Mis-Reporting has been defined under sub-section (9) as below:-

(9) The cases of misreporting of income referred to in sub-section (8) shall be the following, namely:—

(a) misrepresentation or suppression of facts;
(b) failure to record investments in the books of account;
(c) claim of expenditure not substantiated by any evidence;
(d) recording of any false entry in the books of account;
(e) failure to record any receipt in books of account having a bearing on total income; and
(f) failure to report any international transaction or any transaction deemed to be an international transaction or any specified domestic transaction, to which the provisions of Chapter X apply.

OUR VIEW ON MIS-REPORTING OF INCOME

If we analyse the sub-section 8 of Section 270A, it states that the provisions of Mis-Reporting will be applicable only if the same has resulted in ‘Under Reporting’ of Income in accordance with the Sub-Section 2 of Section 270A.  In our view, if an assessee has correctly disclosed the Cash Deposted in Bank and paid the Taxes accordingly and there is no mis-match in his income, then there is no case for invoking penalty for Mis-Representation of Income.

PRECAUTIONS & ISSUES THAT REQUIRE REVIEW BEFORE DEPOSITING CASH IN BANK

1. The Cash deposited in Bank should not be linked to a transaction of any preceeding year that may result in Under Reporting of Income of that Preceeding Year;

2. A proper explanation in respect of following acts that amounts to mis-reporting of income must be recorded:-

(a) Misrepresentation or suppression of facts; or

(d) Recording of any false entry in the books of account; or

(e) failure to record any receipt in books of account having a bearing on total income;

3. As far as possible, cash should be deposited by way of a single entry in the bank so that a fair intention may be established. Though there is no restriction on multiple deposit of High Denomination in Bank;

4. In order to safeguard against tax and penalty of 200% assessee should make sure that he has not Misrepresented or suppressed of any facts related to income or has correctly record entries in books of account (i.e. receipt of income is shown as income and also offer for tax while filing return of income) and not shown as balance sheet items and skipped while filing return of income.

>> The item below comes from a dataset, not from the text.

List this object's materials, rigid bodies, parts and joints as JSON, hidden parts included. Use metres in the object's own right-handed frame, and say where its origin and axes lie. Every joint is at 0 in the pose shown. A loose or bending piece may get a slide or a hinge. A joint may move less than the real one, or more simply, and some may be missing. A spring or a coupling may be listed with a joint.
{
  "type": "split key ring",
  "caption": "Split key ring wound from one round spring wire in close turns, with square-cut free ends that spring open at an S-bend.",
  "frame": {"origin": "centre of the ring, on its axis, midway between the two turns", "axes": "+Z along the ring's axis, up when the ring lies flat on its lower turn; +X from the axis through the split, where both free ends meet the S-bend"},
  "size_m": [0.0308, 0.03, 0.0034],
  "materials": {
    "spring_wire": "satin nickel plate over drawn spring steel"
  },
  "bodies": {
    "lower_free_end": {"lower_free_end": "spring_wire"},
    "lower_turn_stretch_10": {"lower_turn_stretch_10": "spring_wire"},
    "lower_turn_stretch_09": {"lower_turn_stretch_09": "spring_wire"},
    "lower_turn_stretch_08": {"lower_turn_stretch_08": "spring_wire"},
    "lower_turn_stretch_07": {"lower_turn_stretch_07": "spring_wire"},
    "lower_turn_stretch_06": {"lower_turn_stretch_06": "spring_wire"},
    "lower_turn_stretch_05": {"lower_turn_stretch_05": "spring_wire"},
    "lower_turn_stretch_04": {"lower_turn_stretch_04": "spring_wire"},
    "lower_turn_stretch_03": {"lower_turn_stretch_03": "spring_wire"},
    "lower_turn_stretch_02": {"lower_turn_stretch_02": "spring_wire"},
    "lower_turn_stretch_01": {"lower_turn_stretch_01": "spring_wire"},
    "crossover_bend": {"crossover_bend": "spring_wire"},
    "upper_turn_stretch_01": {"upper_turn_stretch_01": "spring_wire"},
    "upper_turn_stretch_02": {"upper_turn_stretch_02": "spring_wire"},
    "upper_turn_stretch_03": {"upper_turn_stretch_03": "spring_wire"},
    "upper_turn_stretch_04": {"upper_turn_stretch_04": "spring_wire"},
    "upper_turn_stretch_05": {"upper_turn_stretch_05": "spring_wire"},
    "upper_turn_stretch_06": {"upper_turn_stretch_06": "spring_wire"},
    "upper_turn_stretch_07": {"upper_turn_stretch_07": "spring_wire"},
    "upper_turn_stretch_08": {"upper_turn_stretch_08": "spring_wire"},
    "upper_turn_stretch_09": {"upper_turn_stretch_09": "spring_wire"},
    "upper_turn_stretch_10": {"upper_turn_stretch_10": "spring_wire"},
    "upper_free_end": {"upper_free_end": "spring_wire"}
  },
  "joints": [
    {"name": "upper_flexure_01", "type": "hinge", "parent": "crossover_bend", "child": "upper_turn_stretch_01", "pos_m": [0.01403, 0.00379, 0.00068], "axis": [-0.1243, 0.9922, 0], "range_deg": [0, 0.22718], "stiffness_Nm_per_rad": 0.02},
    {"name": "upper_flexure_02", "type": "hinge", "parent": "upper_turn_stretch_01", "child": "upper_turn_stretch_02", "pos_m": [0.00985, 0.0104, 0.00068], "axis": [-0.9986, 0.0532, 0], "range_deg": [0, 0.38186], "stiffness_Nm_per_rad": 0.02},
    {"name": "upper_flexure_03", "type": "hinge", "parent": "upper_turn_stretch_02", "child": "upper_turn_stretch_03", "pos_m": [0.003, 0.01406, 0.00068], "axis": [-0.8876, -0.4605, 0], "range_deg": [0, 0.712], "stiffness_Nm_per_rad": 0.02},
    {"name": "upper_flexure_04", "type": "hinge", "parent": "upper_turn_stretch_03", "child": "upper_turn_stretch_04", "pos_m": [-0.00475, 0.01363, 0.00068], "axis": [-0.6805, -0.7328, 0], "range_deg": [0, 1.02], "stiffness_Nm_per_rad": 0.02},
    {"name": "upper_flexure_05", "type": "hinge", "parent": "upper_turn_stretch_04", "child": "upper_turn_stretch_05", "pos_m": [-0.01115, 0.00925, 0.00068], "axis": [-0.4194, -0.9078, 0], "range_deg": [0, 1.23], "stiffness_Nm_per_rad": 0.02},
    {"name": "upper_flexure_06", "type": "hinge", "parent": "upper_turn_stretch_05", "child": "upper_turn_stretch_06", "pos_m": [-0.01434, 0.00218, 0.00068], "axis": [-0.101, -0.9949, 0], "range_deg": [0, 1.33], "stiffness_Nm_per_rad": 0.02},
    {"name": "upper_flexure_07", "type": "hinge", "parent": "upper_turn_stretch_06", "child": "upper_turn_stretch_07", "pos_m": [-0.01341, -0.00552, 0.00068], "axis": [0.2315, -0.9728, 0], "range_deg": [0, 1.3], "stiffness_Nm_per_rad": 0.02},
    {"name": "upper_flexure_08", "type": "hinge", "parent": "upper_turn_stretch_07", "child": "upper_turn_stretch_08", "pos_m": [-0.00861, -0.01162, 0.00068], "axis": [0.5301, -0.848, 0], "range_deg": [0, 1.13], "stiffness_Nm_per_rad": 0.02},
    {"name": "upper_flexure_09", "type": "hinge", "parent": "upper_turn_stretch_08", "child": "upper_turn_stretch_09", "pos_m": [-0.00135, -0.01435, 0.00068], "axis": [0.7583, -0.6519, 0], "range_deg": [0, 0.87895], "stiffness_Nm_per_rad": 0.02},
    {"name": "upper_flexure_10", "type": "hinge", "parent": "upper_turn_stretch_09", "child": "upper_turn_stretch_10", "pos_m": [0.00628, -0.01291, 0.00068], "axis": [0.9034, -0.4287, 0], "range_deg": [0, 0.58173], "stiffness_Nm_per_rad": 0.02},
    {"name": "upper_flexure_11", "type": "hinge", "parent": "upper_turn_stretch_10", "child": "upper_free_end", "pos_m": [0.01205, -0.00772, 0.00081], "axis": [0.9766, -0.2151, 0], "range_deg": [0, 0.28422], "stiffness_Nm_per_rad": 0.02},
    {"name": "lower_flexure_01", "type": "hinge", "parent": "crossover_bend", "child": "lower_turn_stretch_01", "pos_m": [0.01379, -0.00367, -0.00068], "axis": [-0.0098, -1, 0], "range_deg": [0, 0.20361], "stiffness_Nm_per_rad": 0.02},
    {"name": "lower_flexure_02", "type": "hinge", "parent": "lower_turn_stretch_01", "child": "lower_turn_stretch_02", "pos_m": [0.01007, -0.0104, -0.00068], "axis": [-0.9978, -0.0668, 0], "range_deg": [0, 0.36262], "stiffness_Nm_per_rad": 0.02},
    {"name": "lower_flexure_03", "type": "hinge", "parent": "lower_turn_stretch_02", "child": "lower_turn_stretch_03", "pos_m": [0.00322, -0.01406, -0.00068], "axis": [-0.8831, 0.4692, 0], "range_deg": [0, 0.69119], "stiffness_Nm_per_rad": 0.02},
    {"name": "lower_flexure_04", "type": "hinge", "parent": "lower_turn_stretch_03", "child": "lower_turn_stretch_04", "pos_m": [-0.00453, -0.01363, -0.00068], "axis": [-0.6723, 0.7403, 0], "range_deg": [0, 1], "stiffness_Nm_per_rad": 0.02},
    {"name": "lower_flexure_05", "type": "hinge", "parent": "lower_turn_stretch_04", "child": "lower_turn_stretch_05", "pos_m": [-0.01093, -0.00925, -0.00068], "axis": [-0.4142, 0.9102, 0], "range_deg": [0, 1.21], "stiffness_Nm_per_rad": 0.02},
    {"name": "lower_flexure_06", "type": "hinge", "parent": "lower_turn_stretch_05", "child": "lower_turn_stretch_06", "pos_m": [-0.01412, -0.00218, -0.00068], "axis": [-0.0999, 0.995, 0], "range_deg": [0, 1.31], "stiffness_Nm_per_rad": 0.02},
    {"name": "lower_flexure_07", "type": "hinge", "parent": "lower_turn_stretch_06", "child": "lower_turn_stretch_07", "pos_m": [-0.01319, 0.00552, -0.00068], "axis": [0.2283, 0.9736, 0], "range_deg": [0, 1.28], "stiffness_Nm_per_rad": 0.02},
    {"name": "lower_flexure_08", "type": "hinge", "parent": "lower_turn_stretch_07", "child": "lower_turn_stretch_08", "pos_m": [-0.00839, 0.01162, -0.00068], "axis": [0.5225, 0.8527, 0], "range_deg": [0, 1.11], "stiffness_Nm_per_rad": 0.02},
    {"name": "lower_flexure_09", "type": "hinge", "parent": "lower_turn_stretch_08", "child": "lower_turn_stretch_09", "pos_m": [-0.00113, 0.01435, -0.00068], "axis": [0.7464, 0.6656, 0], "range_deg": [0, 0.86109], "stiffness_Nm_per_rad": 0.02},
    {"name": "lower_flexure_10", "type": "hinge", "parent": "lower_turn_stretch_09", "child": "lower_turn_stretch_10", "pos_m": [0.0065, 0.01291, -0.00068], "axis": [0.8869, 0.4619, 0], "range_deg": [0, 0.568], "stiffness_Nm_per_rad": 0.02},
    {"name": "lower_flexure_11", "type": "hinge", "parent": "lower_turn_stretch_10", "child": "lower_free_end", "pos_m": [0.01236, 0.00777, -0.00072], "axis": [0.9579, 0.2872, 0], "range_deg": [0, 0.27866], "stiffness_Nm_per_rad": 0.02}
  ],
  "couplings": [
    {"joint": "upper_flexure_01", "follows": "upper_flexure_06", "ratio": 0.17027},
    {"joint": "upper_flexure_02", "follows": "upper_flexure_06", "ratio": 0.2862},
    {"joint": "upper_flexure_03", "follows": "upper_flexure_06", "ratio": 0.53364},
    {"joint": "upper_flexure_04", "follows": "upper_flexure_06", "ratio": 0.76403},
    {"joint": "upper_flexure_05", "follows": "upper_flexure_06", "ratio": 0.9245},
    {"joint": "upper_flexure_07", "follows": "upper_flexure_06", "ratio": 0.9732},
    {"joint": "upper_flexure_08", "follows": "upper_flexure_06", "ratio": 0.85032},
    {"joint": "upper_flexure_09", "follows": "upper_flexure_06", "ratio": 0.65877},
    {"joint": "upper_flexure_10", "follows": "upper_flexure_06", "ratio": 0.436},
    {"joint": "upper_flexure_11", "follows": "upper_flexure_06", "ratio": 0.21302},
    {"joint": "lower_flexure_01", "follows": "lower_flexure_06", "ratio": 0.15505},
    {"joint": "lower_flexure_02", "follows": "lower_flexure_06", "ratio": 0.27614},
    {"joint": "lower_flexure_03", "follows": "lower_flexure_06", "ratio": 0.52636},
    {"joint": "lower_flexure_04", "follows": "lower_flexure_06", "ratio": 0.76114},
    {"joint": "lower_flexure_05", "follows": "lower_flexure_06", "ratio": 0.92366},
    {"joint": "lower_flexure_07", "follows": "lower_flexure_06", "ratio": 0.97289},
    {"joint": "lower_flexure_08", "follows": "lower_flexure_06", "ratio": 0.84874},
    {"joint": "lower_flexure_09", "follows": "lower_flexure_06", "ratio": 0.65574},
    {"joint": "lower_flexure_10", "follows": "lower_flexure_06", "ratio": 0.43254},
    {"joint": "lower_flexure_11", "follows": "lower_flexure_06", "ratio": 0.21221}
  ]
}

NOTE – The content of this document are solely for information purpose. It is suggested to consult a professional for understanding the applicability of this article in the respective scenario based on the facts of the specific case.

This article has 2 comments

  1. I entirely agree with you. Penalty computation provisions also support. If there is no mismatch between returned and assessed income penalty leviable will be zero as difference between assessed tax and returned tax is zero. If disclosure of income is voluntary i. e.not detected by the department, on such disclosed income in the return of income no penalty can be levied. Penalty may be levied if department rejects your explanation and enhances your returned income.

    Reply
    • Thank You Sir – your experience as Principal Chief Commissioner of Income Tax would be a great help for the public at large.

      Its time to educate people and help the government in swift transition to the new regime.